You’ve yelled “cut” a hundred times that your mouth can form no saliva and your glass can hold no water. You want to scream get out but the teary eyes and the soft responses have softened your Nigerian heart so you make him do it all over again and promise him that you’d get back. You want to toss his number in the bin but you imagine the tears and drop it on your table, only to remember after the film is done.
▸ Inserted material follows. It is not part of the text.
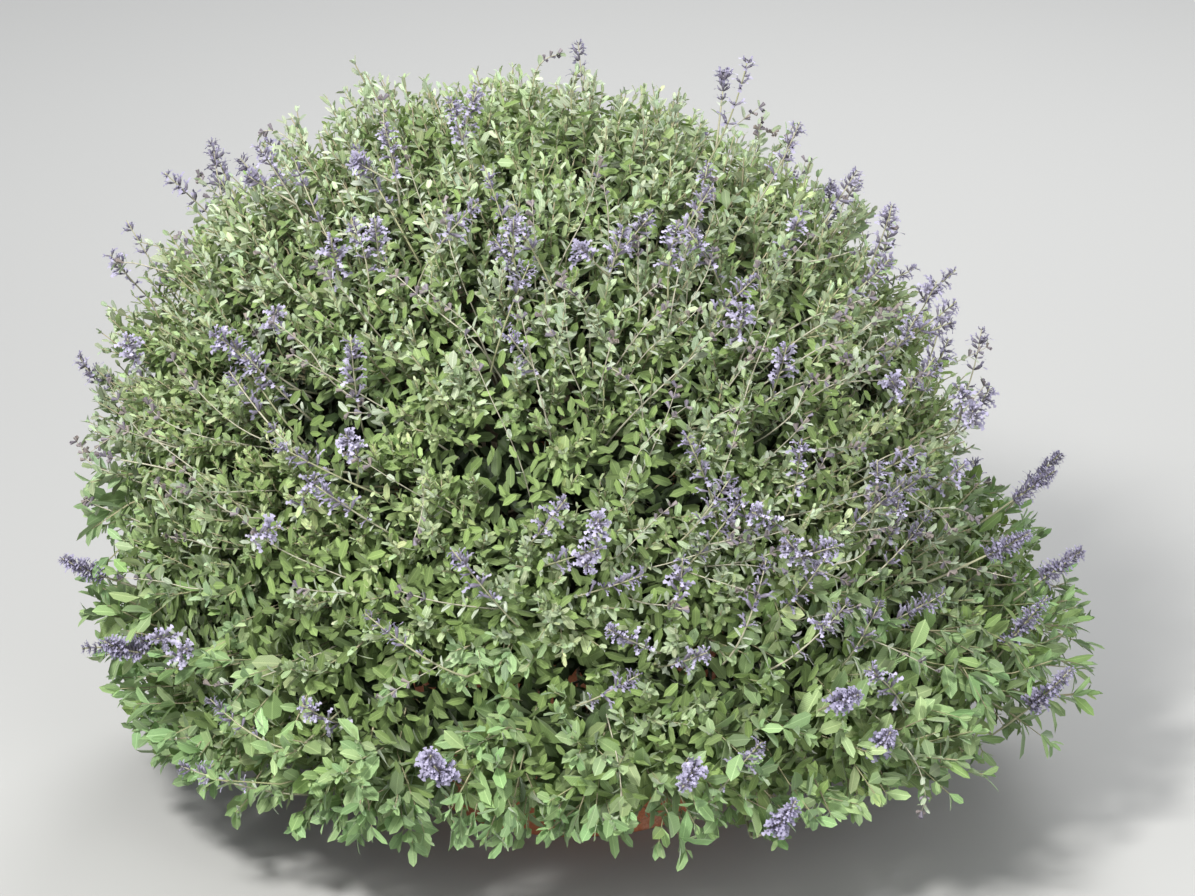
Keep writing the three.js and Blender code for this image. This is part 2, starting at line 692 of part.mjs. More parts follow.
// The first of several tries at a shoot whose leaves cross no stalk and no other leaf
function placeShoot(clump, index, number, heart, others, guards, random) {
  const { corners } = hearts[index];
  const share = SHOOT.spread * (number < corners.length ? 1 : SHOOT.middle);
  const depth = SHOOT.depths[number % SHOOT.depths.length];
  for (let attempt = 0; attempt < SHOOT.attempts; attempt += 1) {
    const angle = corners[number % corners.length] + between(random, -SHOOT.turn, SHOOT.turn);
    const inward = share * between(random, ...SHOOT.inward);
    const shoot = shootAt(index, angle, inward, depth, random);
    const size = SHOOT.sizes[Math.floor((attempt * SHOOT.sizes.length) / SHOOT.attempts)];
    const fitted = fittedLeaves(shoot, index, clump.leaf.map((span) => span * size), random);
    if (!fitted.every((leaf) => leaf.stays)) continue;
    const tip = shootTip(shoot, fitted);
    if (guards.some((guard) => !tip.intersect(guard).isEmpty())) continue;
    const leavesOnly = shootTip(
      { ...shoot, foot: shoot.centre.clone().addScaledVector(shoot.axis, -SHOOT.thickness) },
      fitted,
    );
    const crossing = others.reduce(
      (sum, other) => sum + tip.intersect(other).volume(), leavesOnly.intersect(heart).volume(),
    );
    if (crossing < SHOOT.crossing) return tip;
  }
  return null;
}

// A leafy clump: its heart and its shoot tips
function makeClump(clump, index, heart, guards) {
  const random = seededRandom(SEEDS.shoots + index);
  const middle = guards.reduce(
    (rest, guard) => (rest.intersect(guard).isEmpty() ? rest : rest.subtract(guard)),
    solidFrom(heart.geometry),
  );
  const tips = [];
  for (let i = 0; i < clump.shoots; i += 1) {
    const tip = placeShoot(clump, index, i, middle, tips, guards, random);
    if (tip) tips.push(tip);
  }
  return tips.reduce((sum, tip) => sum.add(tip), middle);
}

// A branch from a stem's fork to the underside of a clump's heart, over the pot's rim
function makeBranch(clump, heart, fork, extra) {
  const { heading } = clump;
  const end = heart.seat.clone().addScaledVector(heading, -CROWN.tipGap);
  const bend = fork.clone().lerp(end, 0.5);
  if (heading.z < RIM_CROSSING.steepest) {
    const flat = new THREE.Vector3(heading.x, heading.y, 0).normalize();
    bend.copy(flat).multiplyScalar(RIM_CROSSING.radius);
    bend.z = POT_HEIGHT + RIM_CROSSING.height + RIM_CROSSING.slope * Math.max(0, heading.z);
  }
  const axes = [bend.clone().sub(fork).normalize(), end.clone().sub(fork).normalize(), heading];
  const start = fork.clone().addScaledVector(axes[0], CROWN.start);
  const radii = [CROWN.branchRadius, (CROWN.branchRadius + CROWN.tipRadius) / 2, CROWN.tipRadius];
  let side = acrossFrom(axes[0])[0];
  return skin([start, bend, end].map((centre, ring) => {
    side = side.clone().addScaledVector(axes[ring], -side.dot(axes[ring])).normalize();
    const frame = [side, new THREE.Vector3().crossVectors(axes[ring], side)];
    return circleOf(CROWN.branchSides, centre, axes[ring], frame, radii[ring] + extra);
  }));
}

// Stems that leave the soil side by side, each with a knuckle where it forks
function makeCrown(hearts, extra) {
  const stems = Array.from({ length: CROWN.stems }, (_, i) => {
    const out = direction((i * 360) / CROWN.stems + CROWN.turn, 0);
    const at = (radius, rise) => out.clone().multiplyScalar(radius).setZ(SOIL.level + rise);
    return new THREE.QuadraticBezierCurve3(
      at(CROWN.footSpread, -CROWN.depth),
      at(CROWN.spread, CROWN.knee),
      at(CROWN.forkSpread, CROWN.forkRises[i % 2]),
    );
  });
  const forks = stems.map((curve) => curve.v2);
  const parts = stems.flatMap((curve) => {
    const knuckle = new THREE.IcosahedronGeometry(CROWN.knuckle + extra, 0);
    knuckle.translate(curve.v2.x, curve.v2.y, curve.v2.z);
    const { segments, sides, stemRadius, neckRadius } = CROWN;
    const stem = taperedTube(curve, segments, sides, stemRadius + extra, neckRadius + extra);
    return [stem, solidFrom(knuckle)];
  });
  clumps.forEach((clump, index) => {
    const nearness = forks.map((fork) =>
      fork.x * clump.heading.x + fork.y * clump.heading.y);
    const fork = forks[nearness.indexOf(Math.max(...nearness))];
    parts.push(makeBranch(clump, hearts[index], fork, extra));
  });
  return parts.reduce((sum, part) => sum.add(part));
}

// The whole plant
const hearts = clumps.map((_, index) => makeHeart(index));
const crown = makeCrown(hearts, 0);
const crownHole = makeCrown(hearts, CROWN.holeGap);

const sites = flowerHeadings().map((site, i) => {
  const { point, middle, normal } = seatOn(nearestClump(site.heading), site.heading);
  const base = point.clone().lerp(middle, STALK.footShare).addScaledVector(normal, CLEAR);
  const forked = !site.dense && i % SIDE_WAND.every === 0;
  return { ...site, base, normal, forked, seed: SEEDS.sideWands + i };
});
const sprays = sites.map((site) => sprayWith(site, 0));
const guards = sites.map((site) => sprayWith(site, SPRAY_GUARD));

const plant = new THREE.Group();
plant.add(meshFrom("pot", makePot(), COLOURS.clay));
plant.add(meshFrom("soil", makeSoil(crownHole), COLOURS.soil));
plant.add(meshFrom("woody_crown", crown, COLOURS.bark));

const twoDigits = (i) => String(i + 1).padStart(2, "0");
clumps.forEach((clump, index) => {
  const solid = makeClump(clump, index, hearts[index], guards);
  const look = clump.level === 0 ? COLOURS.skirtLeaf : COLOURS.domeLeaf;
  plant.add(meshFrom(`leafy_clump_${twoDigits(index)}`, solid, look));
});
sprays.forEach((spray, i) => {
  const kind = sites[i].dense ? "flower_spike" : "flower_spray";
  plant.add(meshFrom(`${kind}_${twoDigits(i)}`, spray, COLOURS.flower));
});

export default plant;
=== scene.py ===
"""The looks of a potted San Miguel mountain sage: thousands of real leaves, florets, twigs, soil and
a clay pot, set in the space that the CAD solids hold. Metres, +Z up."""

import math

import bpy
import numpy as np
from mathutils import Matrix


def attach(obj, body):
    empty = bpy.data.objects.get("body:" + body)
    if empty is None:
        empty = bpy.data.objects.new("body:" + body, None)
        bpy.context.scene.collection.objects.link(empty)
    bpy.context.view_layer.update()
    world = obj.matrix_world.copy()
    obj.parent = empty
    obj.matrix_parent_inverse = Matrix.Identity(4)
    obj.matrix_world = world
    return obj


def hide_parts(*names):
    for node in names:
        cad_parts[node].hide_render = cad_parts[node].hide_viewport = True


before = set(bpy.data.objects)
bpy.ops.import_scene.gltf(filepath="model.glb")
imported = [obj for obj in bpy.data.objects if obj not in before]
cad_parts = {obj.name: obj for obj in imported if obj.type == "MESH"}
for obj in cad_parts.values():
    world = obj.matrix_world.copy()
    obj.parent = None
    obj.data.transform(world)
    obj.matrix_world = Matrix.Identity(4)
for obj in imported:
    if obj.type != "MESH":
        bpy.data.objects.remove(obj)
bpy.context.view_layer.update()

SEED = 20
UP = np.array([0.0, 0.0, 1.0])

# The foliage's outline, the point it grows from and the clumps' directions, as in the CAD part
GROWTH_CENTRE = np.array([0.0, 0.0, 0.307])
DOME_CENTRE = np.array([-0.045, 0.0, 0.307])
DOME_RADII = np.array([0.450, 0.445, 0.450])
SKIRT_CENTRE = np.array([0.018, 0.0, 0.178])
SKIRT_RADII = (0.500, 0.505)
SKIRT_RISE = 0.190
SKIRT_DROP = 0.045
# (elevation, count, turn) of each ring of clumps, in degrees
CLUMP_RINGS = [(-15, 9, 0), (13, 8, 20), (41, 5, 5), (67, 3, 40), (90, 1, 0)]

# Pot and soil, as in the CAD part
POT_HEIGHT = 0.300
POT_MOUTH_RADIUS = 0.205
POT_BASE_RADIUS = 0.150
POT_WALL = 0.014
POT_FLOOR = 0.018
RIM_HEIGHT = 0.052
RIM_PROUD = 0.009
DRAIN_HOLES = 4
DRAIN_RADIUS = 0.009
DRAIN_CIRCLE = 0.085
SOIL_LEVEL = 0.270
SOIL_MOUND = 0.010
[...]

Mr Respecter Of The High places

“Ma”, “Sir”, you’ve heard that since he stepped in and you are certain that he assumed that it was the secret to landing the role. You tell him your name and how you prefer it to be called. He hears you but is in awe. You are even more humble than he assumed. You ignore him and tell him to start. Oops, he didn’t hear you the first time and he is sorry “Ma” and “Sir.” If you hear “Ma” and “Sir” one more time, Ooh god!

Mr Cold Feet

You know that he is really nervous because he didn’t remember his name or number. You tell him to calm down because you see the potential and you are certain that he just needs one motivational speech so you tell him to try it again. By reflex, he has placed his hand on his head and is now falling to his knees with “please, just one more chance”. You want to tell him to go but you saw him trip and you have officially discovered that you are indeed a motivational speaker.

Mr Early Bird

He has been around since 4 am. He starts a conversation with you and chips it in so that you put that into consideration because he is a man who takes his opportunities seriously. And acknowledge you do because you know that you and Alice in wonderland were sipping tea in your dream. You tell him to do a monologue of a man begging his girl after he was caught cheating. His eyes read, “Is this it?” You respond with an affirming gesture. He goes on to play a monologue of a man haggling with his side chick. Cuttttt!

Mr Reeking Arrogance

He walks in with an air of arrogance. You like him. His crisply ironed shirt and the freshest sneakers you have seen among the crowd today. Before you ask him to play out a role, he starts to speak gibberish with eloquence. Oh, you can’t wait for it to be over. You realise that you never knew his number when he leaves. Soon you hear in outer circles that you don’t know what you are doing and the selection was rigged.

The One

Not Mr Nervous again, you swear you had it up to here with the last one that came in and if he does the same, you’d puke on your water. You don’t want to tell him to “come tomorrow” or “better luck next time” so you tell him to practice breathing techniques and make jokes that even your face doesn’t find funny. With the slightest hint of composure, you tell him to start and why did you not see this coming? This is the one. You knew it, you just knew it, you try to remember the tiniest details of events because you know that this one will win awards and you can’t wait to write “it was I who discovered him” on all your social media pages.
Or maybe not.

It has been a long day so you tell them all the generic “thank you for coming, I’d get back to you.”